The Action of Elba was a naval engagement between the Barbarossa brothers and the Papal galleys near the island of Elba. The corsairs ambushed two Papal ships and captured them. The engagement was the first naval victory achieved by the Barbarossa brothers.

==Battle==
In the midsummer of 1504, two papal galleys were sailing in the Tyrrhenian Sea on a voyage from Genoa to Civitavecchia. The two ships were carrying goods of Pope Julius II. They were under the command of a 27-year-old Church captain, Paolo Vettori. The two ships took the route around the top of Elba to the Piombino Channel. Once entering the channel, the papal flagship, Lanterna, encountered a small galiot of 18 banks. Unknown to them, the galiot was a Turkish ship captained by the Barbarossa brothers.

The Turkish galiot showed no signs of retreat. Aruj ordered half of his men to throw their oars overboard, ensuring that none of them would escape if they wanted to. The galiot's prow quickly connected to the galley's quarterdeck. The corsairs began swarming into the galley and fired their muskets and arrows into the unprepared crew. Finding themselves overwhelmed, the crew, including the captain, surrendered. Within minutes, the ship was under Aruj's control. The Lanterna oarsmen were Muslim slaves, and Aruj ordered them to turn the ship around to capture the second one.

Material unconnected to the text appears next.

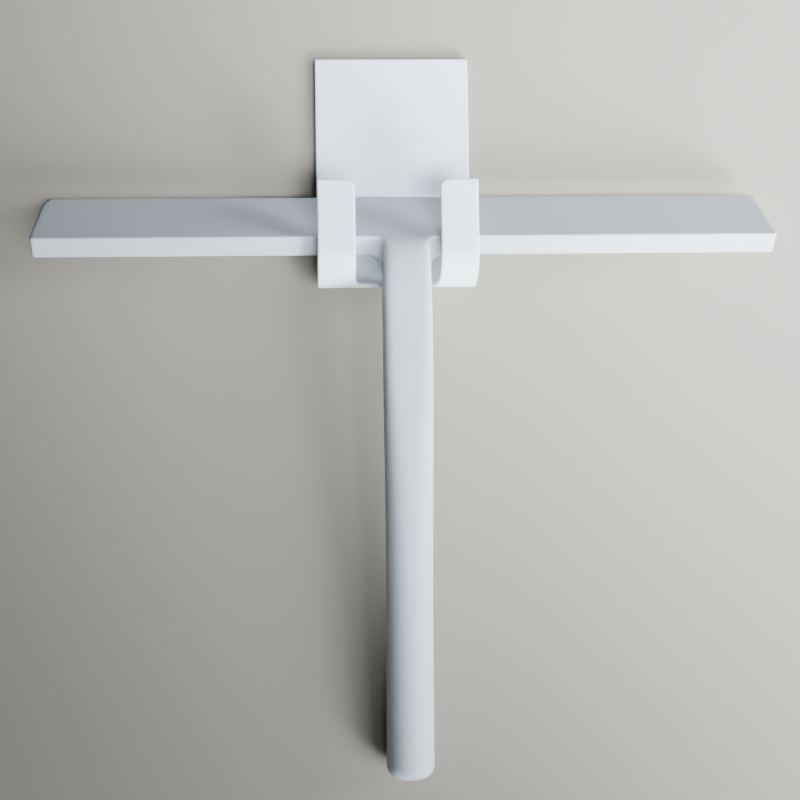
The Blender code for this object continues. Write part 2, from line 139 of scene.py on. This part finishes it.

Aruj ordered his men to swap clothes with the captured crew to fool the second galley. As the second galley approached, it seemed that the papal flagship had just captured a corsair's ship. As soon as they came next to it, Aruj ordered his men to fire their muskets at them. The papal crew was thrown into confusion, and some of them were killed or wounded. The corsairs then boarded the second ship with little resistance. A total of 112 men were captured. Most were nobles, churchmen, and wealthy merchants. All the Muslim slaves were liberated in the end, numbering 300.

==Aftermath==
The capture of two papal galleys was a victory for the Barbarossa brothers. The victory caught the attention of European powers and raised the fame of Aruj Barbarossa in the Mediterranean Sea. The Spanish historian Diego de Haedo states that the wonder and astonishment that this notable exploit caused in Tunis, and even in Christendom, is not to be expressed, nor how celebrated the name of Aruj Rais became from that very moment; he being held and accounted, by all the world, as a most valiant and enterprising commander. The papal captives, including the captain, were ransomed for 200,000 Venetian ducats. A similar amount was paid for the ship's goods.

==Sources==
- Ernle Bradford (1968), The sultan's admiral: the life of Barbarossa.
- Angus Konstam (2016), The Barbary Pirates 15th-17th Centuries.
- Gordon Ellyson Abercrombie (2024), The Hospitaller Knights of Saint John at Rhodes, 1306–1522.